The aged prophet might have been excused for demurring.
His first venture at anointing a king had turned out an arrant failure. Israel
was in worse condition than before. What guarantee could there be that this
fresh attempt would turn out any better. If Saul got to know about it, he would
certainly wreak his vengeance on Samuel. He could expect nothing less than death
for treason of that nature. It is clear that Saul was by now king in every sense
of the word and Samuel's influence in national affairs was nil. But that was
only as man seeth; God had work for him to do yet, work that would bear much
fruit in days to come. Samuel demurred no longer but took up his staff and made
his way to Bethlehem.
The story of David's anointing is well known. It
was the last service that Samuel performed. He handed the torch, all but
dropping from his failing fingers, to the fifteen-year-old lad who stood before
him, so fresh and lovable in his innocent and vigorous youth. The friendship
that sprang up on that memorable day between these two, between whom three
generations arched their years, was never broken. In after days, David, fleeing
from Saul, came to Samuel at Ramah for protection. He found the old man
presiding over a school of the prophets, a national leader no longer, but still
in the intensity of his zeal using what remained to him of physical and mental
strength in the giving of instruction in the things of God to a few young men
who looked up to him as pastor and father.
Could there have been a more
fitting close to such a life? From being pre-eminent in affairs of state, one to
whom the whole nation looked for guidance and judgment; from being the defender
of his people against their inveterate enemies the Philistines and the means of
freedom from those enemies over a lifetime of years; from making and unmaking
kings; from all this he had retired into the seclusion of his native village,
content to spend his last days in the day-by-day teaching of a handful of young
lads.
How many who in these later days have exercised great privilege of service
and held prominent position before the Lord's people have found themselves able
so gracefully to give place and serve at the end in such unnoticed and humble
position, if so be that they might thus still glorify the God in Whose Name they
have done all things? The humility of Samuel, as revealed by this final phase of
his recorded history, throws a flood of light upon his character, a character
that in this respect is worthy of all our emulation.
The King of Israel
came on one more occasion, when the madness that was to darken the last years of
his life was already gaining its hold upon him. It is a strange account, this
story of the three bands of soldiers who went, each in turn, to arrest David at
Samuel's Ramah retreat, and how they were overawed and subdued by the
environment in which they found themselves, falling down and prophesying with
the prophets they found there; and how Saul, impatient at the non-return of his
messengers, went himself to Ramah and was himself overtaken by the same
prophetic fervour. He fell down and prophesied before Samuel, we are told, and
lay until the morning; and then got up and went away. (1 Sam.19.13-24). To
understand this strange passage we must realise that the term "prophesying"

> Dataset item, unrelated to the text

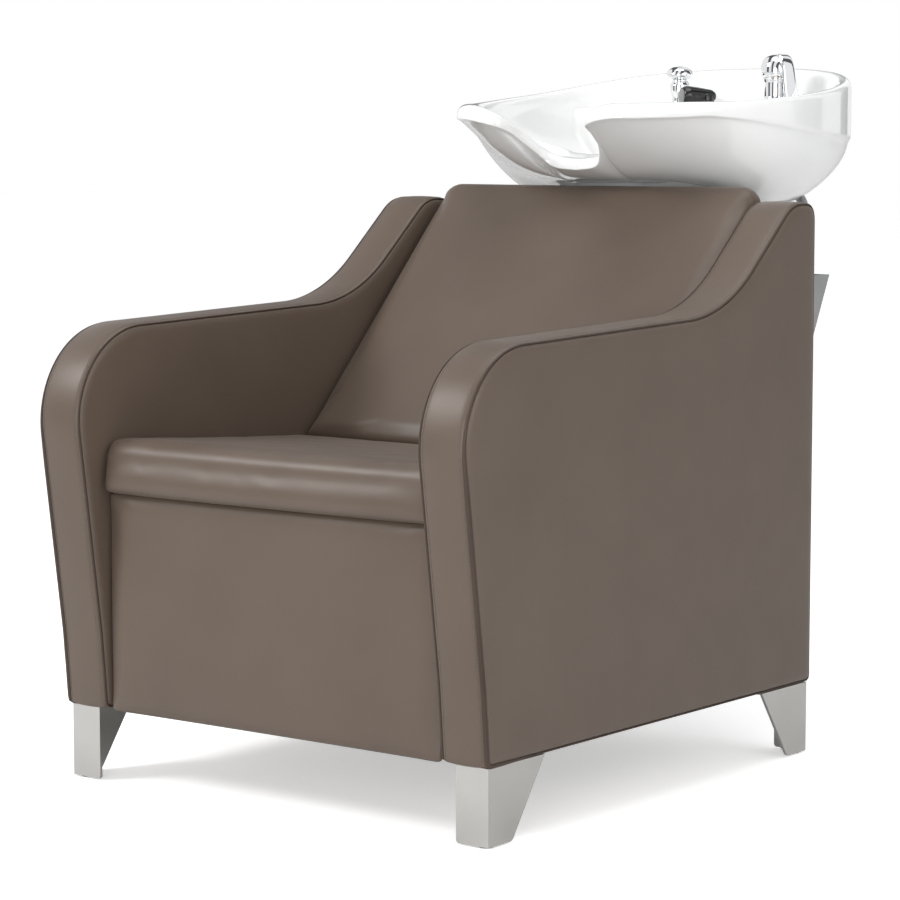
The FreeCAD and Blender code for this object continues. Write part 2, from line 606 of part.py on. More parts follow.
def make_tilt_mount():
    """A fixed yoke on the booms, a cradle that turns on a cross pin, and its friction clamp."""
    make_yoke()
    make_cradle()
    pin = lathe("tilt_pin", bolt_profile("pin_radius + pin_head", "pin_head", "pin_radius",
                                         "pin_length - pin_head"))
    keep(on_the_pivot(pin, "-cheek_span - cheek - washer"), "tilt_pin")
    bore = "pin_radius + running_gap"
    bush = ring_profile(bore, "pin_radius + bush_wall", 0, "cheek_span - ear_span - cheek - 2*running_gap")
    bushes = [on_the_pivot(lathe("tilt_bush", bush), f"{side} * (ear_span + cheek + running_gap)", side)
              for side in (LEFT, RIGHT)]
    group("tilt_bushes", bushes)
    disc = lathe("friction_washer", ring_profile(bore, "pin_radius + washer_wall", 0, "washer"))
    keep(on_the_pivot(disc, "cheek_span + cheek"), "friction_washer")
    rim = "knob_radius - knob_bevel"
    knob = lathe("clamp_knob", [("pin_radius", 0), (rim, 0), ("knob_radius", "knob_bevel"),
                                ("knob_radius", "knob_length - knob_bevel"), (rim, "knob_length"),
                                ("pin_radius", "knob_length")])
    keep(on_the_pivot(knob, "cheek_span + cheek + washer"), "clamp_knob")
    pads = [block("basin_pad", "XY_Plane", [(x, y, "pad_radius")],
                  "cradle_height + cradle_sheet", "bowl_floor")
            for x in ("-pad_reach", "pad_reach") for y in ("drain_y - pad_reach", "drain_y + pad_reach")]
    group("basin_pads", pads)


# ---------------------------------------------------------------- basin

def oblong(name, profile, middle, stretch):
    """A round vessel drawn out along Y: two half turnings with a straight stretch between them."""
    body = new_body(name)
    mirrored = [(f"-({across})", height) for across, height in profile[-2:0:-1]]
    pad(body, "XZ_Plane", [profile[1:-1] + mirrored], f"{middle} - {stretch}", f"{middle} + {stretch}")
    for end, backwards in ((f"{middle} - {stretch}", True), (f"{middle} + {stretch}", False)):
        sketch = new_sketch(body, "XZ_Plane", [profile], f"-({end})")
        feature = body.newObject("PartDesign::Revolution", name + "_end")
        feature.Profile = sketch
        feature.ReferenceAxis = (sketch, ["V_Axis"])
        feature.Angle = 180
        feature.Reversed = backwards
        body.Tip = feature
        doc.recompute()
    return body


HALF, STRETCH = "basin_half_width", "(basin_half_length - basin_half_width)"
BASIN_FRONT, BASIN_REAR = "(basin_y - basin_half_length)", "(basin_y + basin_half_length)"


def basin_outside():
    """The outside of the oblong dish with the round bowl under it."""
    dish = oblong("dish", [(0, "dish_floor"), (f"{HALF} - dish_foot", "dish_floor"),
                           (f"{HALF} - dish_knee", "dish_floor + dish_knee_rise"),
                           (f"{HALF} - dish_side", "dish_floor + dish_side_rise"), (HALF, "basin_top"),
                           (0, "basin_top")], "basin_y", STRETCH)
    bowl = lathe("bowl", [(0, "bowl_floor"), ("bowl_foot", "bowl_floor"),
                          ("bowl_knee", "bowl_floor + bowl_knee_rise"),
                          ("bowl_mouth", "dish_floor + bowl_lap"),
                          (0, "dish_floor + bowl_lap")])
    put(bowl, "0", "bowl_y", "0")
    return joined("basin_outside", "Part::Fuse", dish, bowl)


def basin_hollows():
    """What is hollow inside: the water room up to the deck, the bowl, and the room under the deck."""
    over = "(basin_top + basin_margin)"
    low = "(inner_floor - spare)"
    dish = oblong("inner_dish", [(0, "inner_floor"), (f"{HALF} - inner_foot", "inner_floor"),
                                 (f"{HALF} - inner_knee", "inner_floor + inner_knee_rise"),
                                 (f"{HALF} - inner_side", "inner_floor + inner_side_rise"),
                                 (f"{HALF} - wall", over), (0, over)], "basin_y", STRETCH)
    bowl = lathe("inner_bowl", [(0, "bowl_floor + wall"), ("inner_bowl_foot", "bowl_floor + wall"),
                                ("inner_bowl_knee", "bowl_floor + inner_bowl_knee_rise"),
                                ("inner_bowl_mouth", "inner_floor + inner_bowl_lap"),
                                (0, "inner_floor + inner_bowl_lap")])
    put(bowl, "0", "bowl_y", "0")
    ahead = box("ahead_of_deck", (f"-{HALF}", BASIN_FRONT, low), (HALF, "deck_front", over))
    above = box("above_deck", (f"-{HALF}", "deck_front - spare", "deck_height"), (HALF, BASIN_REAR, over))
    under = box("under_deck", (f"-{HALF}", "deck_front + wall", low),
                (HALF, BASIN_REAR, "deck_height - deck_thickness"))
    reach = joined("reach", "Part::Fuse", ahead, above)
    return [joined("water_room", "Part::Common", dish, reach), bowl,
            joined("tap_room", "Part::Common", dish, under)]


def basin_cuts():
    """The rim's slope, the neck notch, the access to the taps from below and the bored holes."""
    front, rear = f"{BASIN_FRONT} - basin_margin", f"{BASIN_REAR} + basin_margin"
    over = "(basin_top + basin_margin)"
    slope = [(front, "rim_front_height"), ("rim_bend", "rim_bend_height"), (rear, "rim_rear_height"),
             (rear, over), (front, over)]
    rim = block("rim_cut", "YZ_Plane", [slope], f"-{HALF} - basin_margin", f"{HALF} + basin_margin")

    foot, side = "notch_half_width*notch_foot_share", "notch_half_width*notch_side_share"
    low, knee = "inner_floor + spare", "inner_floor + notch_side_rise"
    outline = [(f"-{foot}", low), (foot, low), (side, knee), ("notch_half_width", over),
               ("-notch_half_width", over), (f"-{side}", knee)]
    notch = new_body("notch")
    sketch = pad(notch, "XZ_Plane", [outline], front, f"{BASIN_FRONT} + notch_reach")
    round_corners(notch, sketch, {0: "notch_foot_round", 1: "notch_foot_round", 2: "notch_side_round",
                                  5: "notch_side_round"})

    access_front = "(deck_front + wall + 3*spare)"
    access = box("tap_access", ("-access_half_width", access_front, "bowl_floor"),
                 ("access_half_width", f"{access_front} + access_depth", "inner_floor + access_rise"))
    holes = []
    for x, y in (("mixer_x", "mixer_y"), ("breaker_x", "breaker_y"), ("spray_x", "spray_y")):
        hole = rod("tap_hole", "shank_bore", "deck_thickness + 2*spare")
        holes.append(put(hole, x, y, "deck_height - deck_thickness - spare"))
    drain = put(rod("drain_hole", "drain_bore", "2*wall"), "0", "drain_y", "bowl_floor - spare")
    return [rim, notch, access, drain, *holes]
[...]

included many kinds of emotional orations and it was more than likely that
Saul's outburst on this occasion was a more or less incoherent frenzy born
partly of baffled rage at his inability to win back Samuel's support and those
blessing of God which he had lost by his own self-will and pride, and partly of
his fearful dread, both of David, whom he now knew to be the Lord's anointed,
and the ever-present Philistine menace. It is hardly likely that the Holy Spirit
spoke in any way through this man whom God had rejected. The momentary
excitement over, Saul arose, and for the last time passed out of sight and ken
(knowledge) of the one who had placed him upon the throne and established the
kingdom under him.
So Samuel breathed his last, an old man and full of
days. He died as he had lived, in the company of the Lord's people and in the
exercise of devoted ministry. The last sight of which he was conscious, as the
failing eye-lids flickered down over the serene eyes, was that of the young men,
the sons of the prophets, gathered around his couch, mute promise of the
continuation of his life's work. He rested from his labours, but his works
continued. Israel was to pass through strange and troublous times, but the light
would break through again and the standard which Samuel had held aloft for
nearly a century would be honoured once more. Many a generation yet to be born
was to rise up and bless the name of Samuel, his sterling faithfulness to God
and to his fellows echoing down the corridors of time for ever.